In some firms, better governance inside the existing CRM will solve part of the problem. Standard stage definitions, mandatory next actions and clearer ownership rules can improve reporting quality quickly. But governance alone rarely captures work happening in trackers, portals and inboxes. For that, firms usually need an operating layer above existing systems: one that turns scattered updates into an action-led view.
That is the logic behind platforms such as SignalRhino. The point is not to force every team into a single rigid workflow. It is to surface what is late, stuck, missing or ready for action so management can work with clearer sight lines.
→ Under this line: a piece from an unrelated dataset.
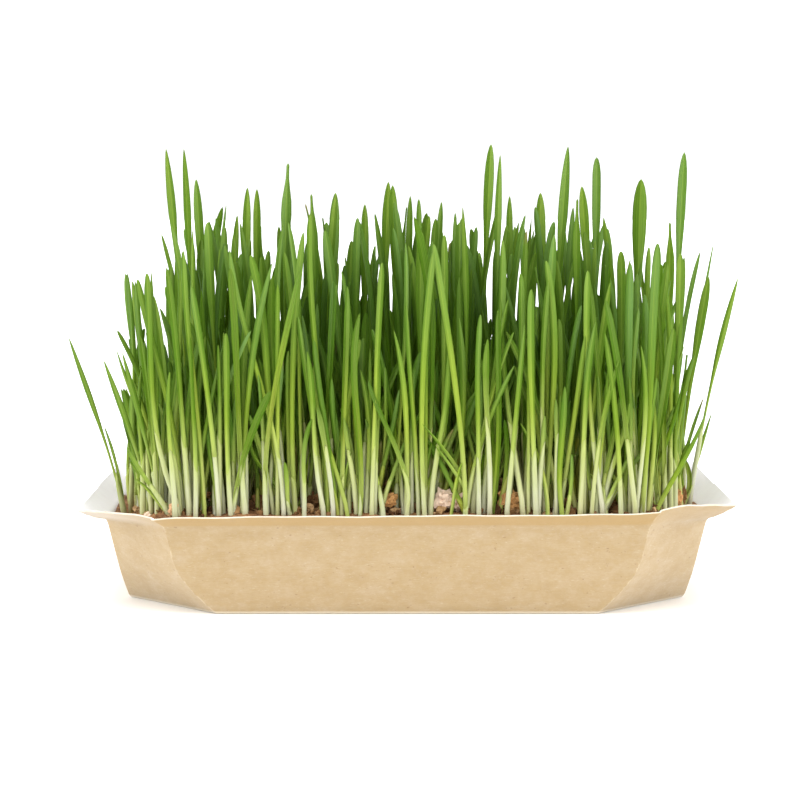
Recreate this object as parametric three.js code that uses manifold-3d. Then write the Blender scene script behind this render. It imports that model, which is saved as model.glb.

What leadership should do next
If your reports regularly trigger follow-up questions instead of decisions, that is your first warning sign. If team leads spend review meetings debating whether the numbers reflect reality, that is the second. If weekly reporting depends on somebody manually reconciling CRM exports with spreadsheets and email updates, the gap is already operationally significant.
Start by auditing where your critical workflow signals truly live. Not where policy says they live, but where they actually appear day to day. Then review your standing reports and ask a hard question: do they show the work that needs attention, or just the work that was logged?
That distinction is where better operating rhythm begins. Real estate firms do not need more noise from their systems. They need sharper visibility on exceptions, clearer management summaries, and reporting that supports action before delay turns into loss.
The firms that get this right are not always the ones with the most software. They are usually the ones that can see, early and plainly, where ownership is unclear, progress has stalled, and attention is needed before problems grow.